I'm sure your friend will be pleased to help.

He's always been willing, I remember once many years ago he told me he was so honored once when I asked him for help, because I never asked for help. We're all getting older though, He's 70 now I think, but I know he is still actively doing building/woodworking projects on his own home, so I'm not worried that he can't do it. But I do have that problem, that fear I guess, of "bothering someone".

But in this case, I know it's something he likes to do, I know he does good work, and I know, that if he couldn't, or didn't want to do it, he would say so.

Still though I do feel a little sad that I can't do it myself. I used to love tackling a simple job like this.

Currently I can't do anything, even yard work or house work, because I've hurt my back again. So annoying! So freaking annoying!
 
Yes, I have no trouble saying no, I am very self protective. And I have also cultivated the ability to accept help when offered. too. Which is important I think.

It's only the putting myself out there to ask, that I still struggle with.
I even have trouble asking the OH. I just don't know how a fit, very strong person can go to this pathetic character in just 2 years
 
I even have trouble asking the OH. I just don't know how a fit, very strong person can go to this pathetic character in just 2 years

Yes, it's a terrible thing and very very difficult to make adjustments and acceptance when something like that happens. Every time I injure my back or my foot I worry that this time I will never find my way back to being active again. One of the worst parts for me is, if I am not active I gain weight. Extra weight of course makes pain worse, recovery takes longer, not to mention the mental aspects of unwanted weight gain.
 
I think most people really like to help others - a task can be relatively easy for them, but they know what a huge difference it makes to the other person. Almost a win-win situation.

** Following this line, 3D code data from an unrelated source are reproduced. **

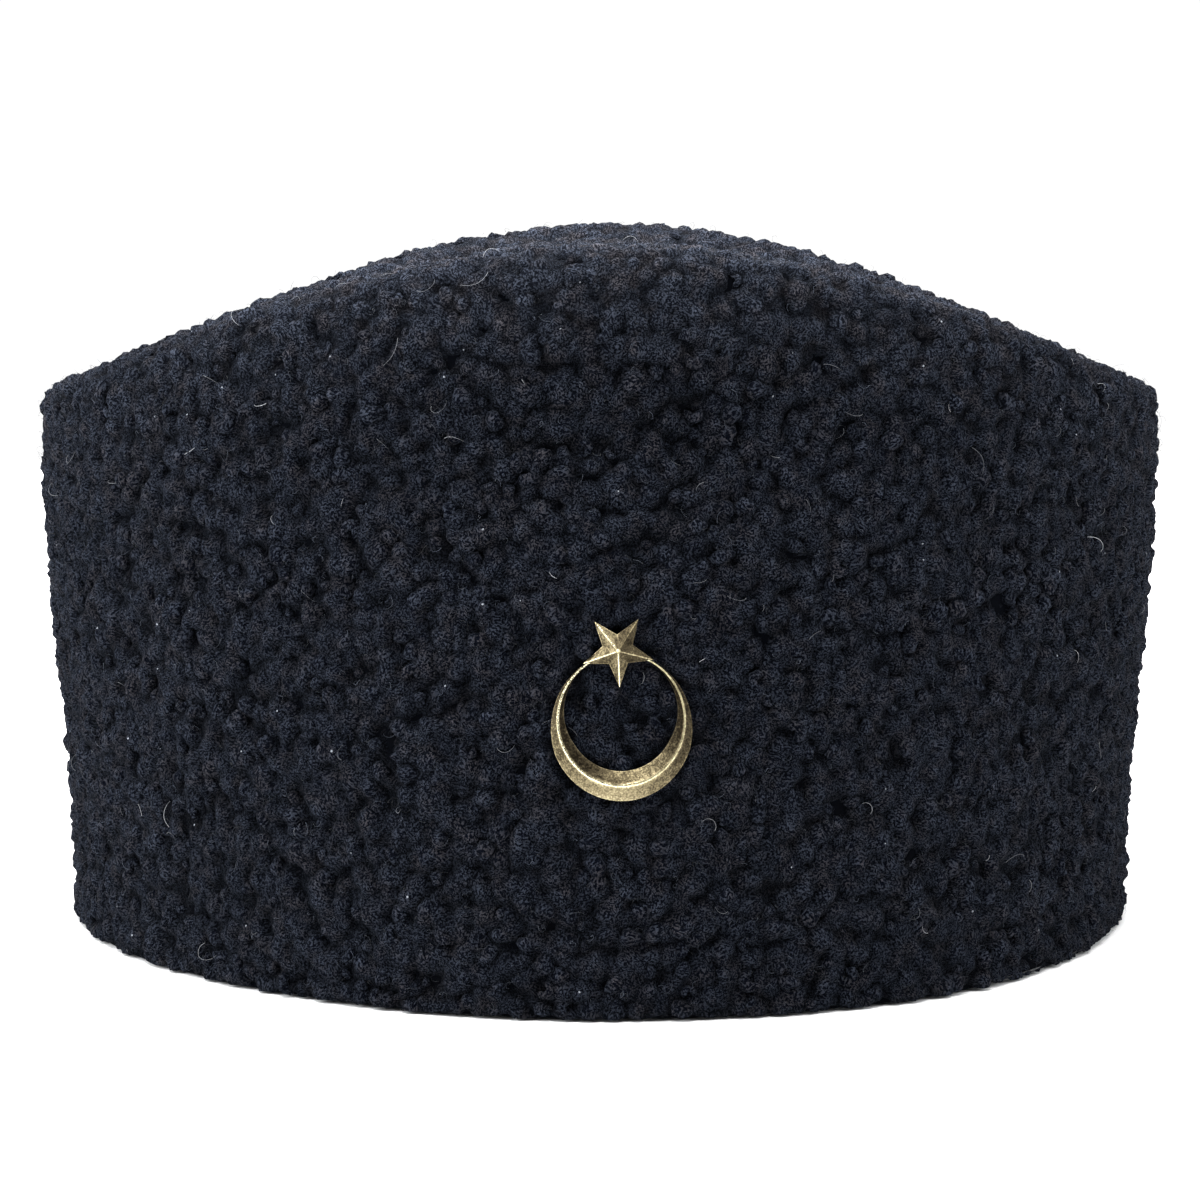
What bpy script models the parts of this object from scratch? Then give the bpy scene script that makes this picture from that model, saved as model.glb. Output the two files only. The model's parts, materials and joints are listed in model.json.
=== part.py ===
"""A kalpak: a tall cap of black curled fleece with an arched front, standing on its hem.

Two wall panels meet at seams on the left and right, a vaulted crown closes the top, and a brass
crescent and star sits low on the front, held by a wire staple through the wall. Units are metres,
+Z is up and the front faces -Y. The origin lies under the middle of the cap, on the surface that
it stands on. A place on the wall is given by its turn, the angle about +Z from +X, and by its
share of the wall's height at that turn.
"""

import math
from collections import namedtuple

import bmesh
import bpy
from mathutils import Vector

# Wall: the pile and its backing together.
WALL_THICKNESS = 0.0085
FRONT_HEIGHT = 0.1330  # top of the arch, at the front and at the back
SIDE_HEIGHT = 0.1045  # foot of the arch, at the side seams
ARCH_ROUNDNESS = 0.92  # share of the half width over which the arch bends, before its straight slopes
ARCH_LEAN = 0.0006  # how much the right shoulder stands above the left one, halved
LEAN_PEAK = 2.0 / math.sqrt(27.0)  # the greatest value of s - s^3
HEM_OUTER_ROUND = 0.0025
HEM_INNER_ROUND = 0.0015
RIM_OUTER_ROUND = 0.0055
RIM_INNER_ROUND = 0.0020
SEAM_GAP = 0.0003  # between neighbouring pieces

# Half widths and half depths of the wall's outside, from the hem up.
Section = namedtuple("Section", "share half_width half_depth")
WALL_SECTIONS = (
    Section(0.00, 0.1050, 0.0976),
    Section(0.28, 0.1057, 0.0961),
    Section(0.58, 0.1084, 0.0929),
    Section(0.86, 0.1098, 0.0885),
    Section(1.00, 0.1093, 0.0858),
)

# Soft hollows in the wall, and bulges where the depth is below 0. Turns and reaches are in degrees,
# and a reach is where a hollow has faded.
Hollow = namedtuple("Hollow", "turn share turn_reach share_reach depth")
WALL_HOLLOWS = (
    Hollow(-82, 0.76, 26, 0.15, 0.0030),  # under the front arch
    Hollow(-125, 0.05, 34, 0.40, 0.0018),  # left of the front, at the hem
    Hollow(-52, 0.05, 34, 0.40, -0.0018),  # right of the front, at the hem
    Hollow(-38, 0.38, 6, 0.34, 0.0013),  # upright fold at the right of the front
    Hollow(-142, 0.62, 9, 0.30, 0.0010),  # upright fold at the left of the front
    Hollow(98, 0.62, 30, 0.22, 0.0028),  # slack of the back panel
    Hollow(0, 0.50, 3, 0.90, 0.0010),  # right side seam
    Hollow(180, 0.50, 3, 0.90, 0.0010),  # left side seam
)

# Crown: an oval sewn inside the rim, vaulted from side to side like the arches, with a slack middle.
CROWN_THICKNESS = 0.0070
CROWN_BELOW_RIM = 0.0020
CROWN_EDGE_ROUND = 0.0010
CROWN_MEAN_RADIUS = 0.0900  # about half the crown's width and depth
CROWN_SAG = 0.0060

# Badge: a crescent with a ridge between its outer and inner slopes, and a star between its horns.
# The three circles share a vertical line, and the whole is stretched a little in height.
RIDGE_RADIUS = 0.0107
CRESCENT_OUTER_RADIUS = 0.0122
CRESCENT_OUTER_DROP = 0.00115  # how far the outer circle's centre lies below the ridge's
CRESCENT_INNER_RADIUS = 0.0094
CRESCENT_INNER_RISE = 0.00095  # how far the inner circle's centre lies above the ridge's
CRESCENT_STRETCH = 1.047
CRESCENT_REACH_DEG = 156  # from the lowest point to each horn's tip
CRESCENT_RIDGE_SLOPE = 0.62  # the ridge's height over half the crescent's width
HORN_START_DEG = 65  # from here to the end the horns grow thinner than the circles make them
HORN_END_DEG = 135
HORN_THINNING = 0.55
STAR_CENTRE_RISE = 0.0118  # above the ridge circle's centre
STAR_TIP_RADIUS = 0.0063
STAR_NOTCH_RADIUS = 0.0027
STAR_POINTS = 5
STAR_PEAK_HEIGHT = 0.0019  # above the rim
BADGE_RIM_THICKNESS = 0.0007
BADGE_X = 0.0036
BADGE_Z = 0.0527
BADGE_LEAN_DEG = 2.8  # the star leans to the left
BADGE_GAP = 0.0003

# Staple: one bent wire behind the badge, through two holes in the front panel.
STAPLE_WIRE_RADIUS = 0.0008
STAPLE_HOLE_CLEARANCE = 0.0003
STAPLE_BEND_RADIUS = 0.0016
STAPLE_BACK_GAP = 0.0004

# Facets.
PANEL_STEPS = 58
SIDE_STEPS = 9
ROUND_STEPS = 3
CROWN_RINGS = 7
CRESCENT_STEPS = 44
HOLE_SIDES = 12

FLEECE_BLACK = (0.012, 0.014, 0.020, 1.0)
CLOTH_BLACK = (0.010, 0.011, 0.015, 1.0)
ANTIQUE_BRASS = (0.52, 0.38, 0.16, 1.0)
WIRE_GREY = (0.45, 0.43, 0.40, 1.0)


def clear_scene():
    """Removes every object that the file holds."""
    for item in list(bpy.data.objects):
        bpy.data.objects.remove(item, do_unlink=True)


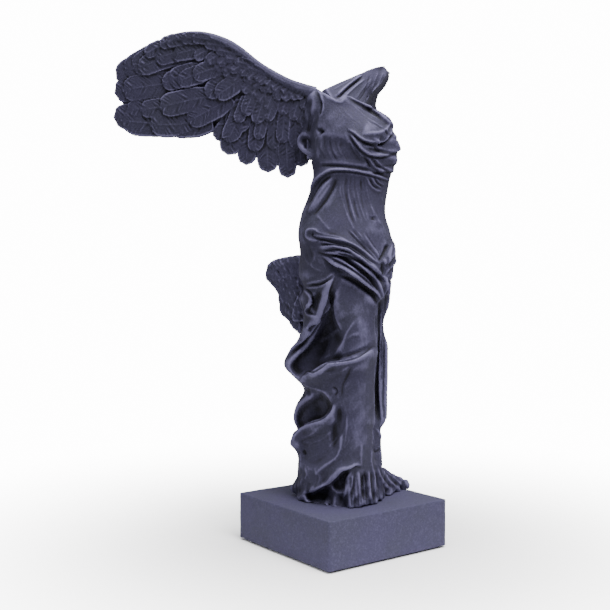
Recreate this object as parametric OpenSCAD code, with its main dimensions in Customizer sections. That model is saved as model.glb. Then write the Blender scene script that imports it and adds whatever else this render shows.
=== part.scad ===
// Winged draped figure on a square plinth: a cast statuette that comes apart into
// its castings, the steel dowels between them, and the bolt that holds it to its plinth.
// Millimetres. +Z is up, the figure faces -Y, and the origin is at the middle of the underside.

/* [Plinth] */
// Width and depth of the square plinth
plinth_w = 90; // [86:1:110]
// Height of the plinth's top face above the surface that it stands on
plinth_h = 29; // [26:1:36]
// Radius of the plinth's upright edges
plinth_edge_r = 1.6; // [0.5:0.1:4]
// Thickness of the felt sheet under the plinth
felt_t = 1; // [0.6:0.1:2]
// Gap from the plinth's edge to the felt's edge
felt_inset = 2.5; // [1:0.5:6]

/* [Figure] */
// Height of the right shoulder above the plinth
figure_h = 244; // [220:1:270]
// Points around each ring of the figure
ring_points = 52; // [44:4:72]
// Vertical distance between rings of the figure
ring_step = 5.4; // [4.4:0.1:8]

/* [Wings] */
// Direction of the right wing in plan, from +X towards +Y
right_wing_angle = 143; // [138:1:148]
// Direction of the left wing in plan, from +X towards +Y
left_wing_angle = 39; // [36:1:44]
// How far the top edge of a wing leans forward
wing_lean = 9; // [4:1:14]
// How far the wing's tip curves back
wing_sweep = 7; // [0:1:14]
// Play between a root and its pocket, on each side
root_play = 0.25; // [0.1:0.05:0.4]

/* [Hardware] */
// Radius of the bolt's shank
bolt_r = 3; // [2.5:0.5:4]
// Length of the bolt's shank
bolt_l = 33; // [30:1:36]
// Radius of the dowels in the wings and the mantle's end
dowel_r = 1.5; // [1:0.25:2]
// Length of those dowels
dowel_l = 15; // [12:1:18]
// Radial clearance of each dowel and of the bolt in its hole
hole_play = 0.05; // [0.03:0.01:0.1]

/* [Hidden] */

$fn = 48;
drawn_h = 244;                       // shoulder height at which the tables below are drawn
k = figure_h / drawn_h;              // scale of the castings above the plinth
stone = [0.30, 0.29, 0.38];
steel = [0.62, 0.63, 0.65];
brass = [0.78, 0.62, 0.30];
felt = [0.10, 0.10, 0.12];

// Counterbore, washer, bolt head and insert
counterbore_r = 9;
counterbore_d = 9;
washer_r = 7;
washer_t = 1.2;
head_across_flats = 10;
head_h = 4;
insert_r = 4.5;
insert_l = 15;
plinth_dowel_r = 2;
plinth_dowel_l = 18;
plinth_dowel_spots = [[-15, -9], [11, 10]];

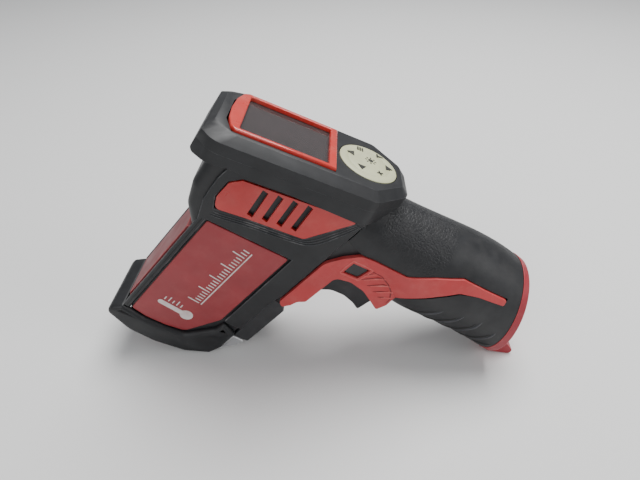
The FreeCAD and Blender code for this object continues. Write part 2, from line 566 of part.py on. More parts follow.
key_spots = [(0, 0)] + [(9, 0), (0, 9), (-9, 0), (0, -9)]
key_disc = rod("key_disc", "keypad_radius - 0.05", "2.6", (-2.0, 0, -size("keypad_place")), (1, 0, 0))
posts = [rod("key_post_%d" % i, "1.6", "3.9", (-5.1, y, z - size("keypad_place")), (1, 0, 0))
         for i, (y, z) in enumerate(key_spots)]
node(tilted(fuse("keypad", key_disc, *posts)), "keypad")
domes = [rod("key_dome_%d" % i, "2.4", "0.5", (-6.9, y, z - size("keypad_place")), (1, 0, 0))
         for i, (y, z) in enumerate(key_spots)]
node(tilted(fuse("key_domes", *domes)), "key_domes")

# ---------------------------------------------------------------- electronics in the barrel and the bay
node(brick("main_board", ("44", "1.6", "34"), (-27, 0, 27)), "main_board")
chips = [brick("chip_%d" % i, (a, "1.2", b), (x, -1.45, z)) for i, (a, b, x, z) in enumerate(
    [("10", "10", -36, 30), ("7", "5", -20, 36), ("5", "7", -18, 20), ("8", "4", -38, 15)])]
node(fuse("board_chips", *chips), "board_chips")
node(rod("buzzer", "5.5", "4", (-30, 0.85, 27), (0, 1, 0)), "buzzer")
node(brick("terminal_block_core", ("28", "20", "10"), (10.5, 0, -47)), "terminal_block")
node(fuse("battery_contacts", *[brick("contact_%d" % i, ("9", "0.8", "9"), (10.5, y, -56.5))
                                for i, y in enumerate((-6, 0, 6))]), "battery_contacts")

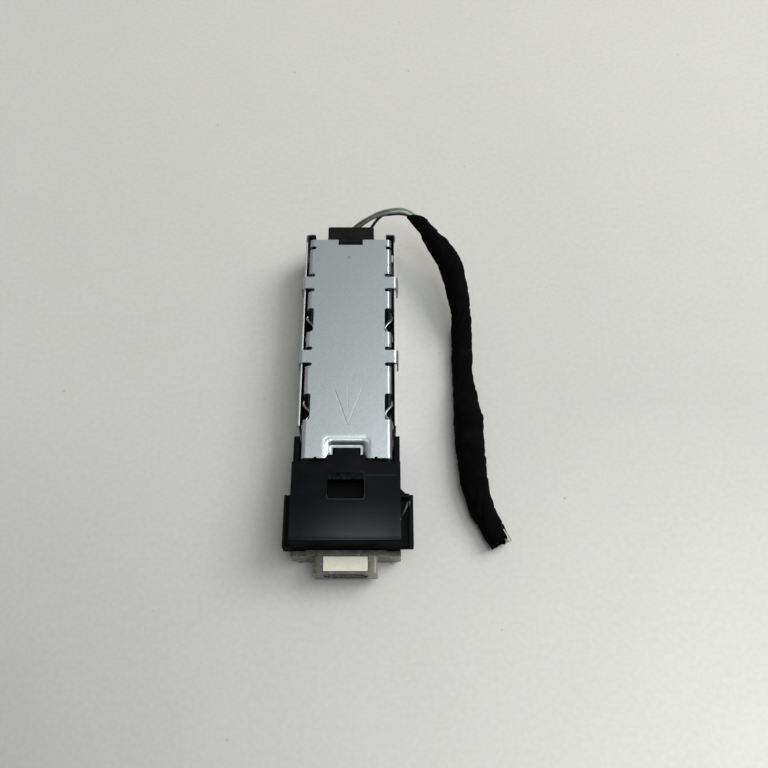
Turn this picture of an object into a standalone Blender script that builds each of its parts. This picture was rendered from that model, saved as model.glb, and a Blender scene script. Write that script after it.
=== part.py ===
"""A vehicle console's USB port module, lying on its floor, with its harness lead cut off.

A folded steel case holds a circuit board. A moulded nose snaps over the front of the case and
carries a light guide round the port. A plug at the rear feeds four wires into a taped lead.

Lengths are in metres. The port faces -Y, +Z is up, and the origin is on the underside of the
case's floor, on the centreline and halfway between the port's face and the back of the plug.
"""
import math

import bpy
import bmesh
from mathutils import Matrix, Vector

for old in list(bpy.data.objects):
    bpy.data.objects.remove(old, do_unlink=True)

# Clearances
FIT = 0.00025           # between neighbouring rigid pieces
SOLDER = 0.00010        # under a part that is soldered to the board
WIRE_GAP = 0.00030      # between wires, and at their ends

# Folded steel case
SHEET = 0.00035
COVER_TOP = 0.0120
COVER_FRONT = -0.01845
COVER_REAR = 0.03695
COVER_BEND = 0.0010
COVER_FLANGE_DEPTH = 0.0022
SHELL_HALF_WIDTH = 0.0106
LID_INSET = 0.0009      # from the outer face of a wall in to the lid's own edge
SHELL_BEND = 0.0009
SHELL_FRONT = -0.01915
WALL_FRONT = -0.01085
WALL_TAPER = 0.0014
CURB_TOP = 0.0015
EAR_REAR = 0.03885
EAR_WIDTH = 0.0022
EAR_FOOT = 0.0030
EAR_BEND = 0.0006

# Cut-outs along the edges of the lid
CUT_DEPTH = 0.0016      # how far each cut reaches in from the lid's edge
CUT_RADIUS = 0.00045
TAB_LENGTH = 0.0031
TAB_CENTRES = (0.0057, 0.0250)
TAB_DROP = 0.0046
WINDOW_LENGTH = 0.0062
WINDOW_CENTRES = (-0.00655, 0.0150)
REAR_NOTCH_CENTRE = 0.03465
LATCH_NOTCH_HALF = 0.0029
LATCH_NOTCH_DEPTH = 0.0015
DIMPLE_RADIUS = 0.00035

# Catch between a bridge tab and the wall behind it
CATCH_HALF = 0.00045
CATCH_TOP = 0.0096
CATCH_FOOT = 0.0085
CATCH_STAND_OUT = 0.0005

# Pressed recess and window that the snap tongue drops into
RECESS_DEPTH = 0.0008
RECESS_HALF = 0.0039
RECESS_REAR = -0.01465
RECESS_SLOPE = 0.0008
CATCH_WINDOW_HALF = 0.0032
CATCH_WINDOW_FRONT = -0.0176
CATCH_WINDOW_REAR = -0.0156

# Spring contact strips along the inside of the walls
STRIP = 0.00025
STRIP_FOOT = 0.0012
STRIP_BAND_TOP = 0.0042
STRIP_END = 0.0030
FINGER_FOOT = 0.0050
FINGER_ROOT = 0.0011
FINGER_LENGTH = 0.0056
FINGER_SET_BACK = 0.0002    # from a window's front edge to the finger's root
FINGER_BOW = 0.0016
FINGER_LIFT = 0.0002        # how far the free tip stands off the wall
FINGER_BOW_SHARE = 0.9      # of the finger's length
FINGER_STEPS = 14

# Moulded nose
NOSE_STEP = 0.0008      # how far the nose stands out past the case
NOSE_TOP = 0.0126
NOSE_FRONT = -0.03645
NOSE_REAR = -0.01945
NOSE_WALL = 0.0012
NOSE_ROUND = 0.0005
LIP_STAND_OUT = 0.0004
LIP_FOOT = 0.0069
LUG_WIDTH = 0.0029
LUG_FOOT = 0.0061
ARM_REAR = -0.0130
ARM_INSET = 0.0001      # how far an arm stands in from the nose's side
ARM_GAP = 0.00045       # from the lid's edge to an arm
ARM_FOOT = 0.0020
ARM_TOP = 0.0112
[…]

Our previous neighbours were elderly and struggling. We - OK, hubby - helped them out a couple of times with PC stuff and also when their washing line broke, but because they'd mentioned the PC problem and I saw the broken washing line. It was frustrating that they wouldn't ask directly as they were easy fixes. I did point out that when they were younger they would have wanted to help their neighbours, and it was time for them to accept help.
 
My sister has always been one of those people who gets others to do things for her. I used to think my name was Canu. Can you do this , can you do that. :D My friend whom Ive known since I was born ,( parents were friends) loves to help people . I can always rely on her.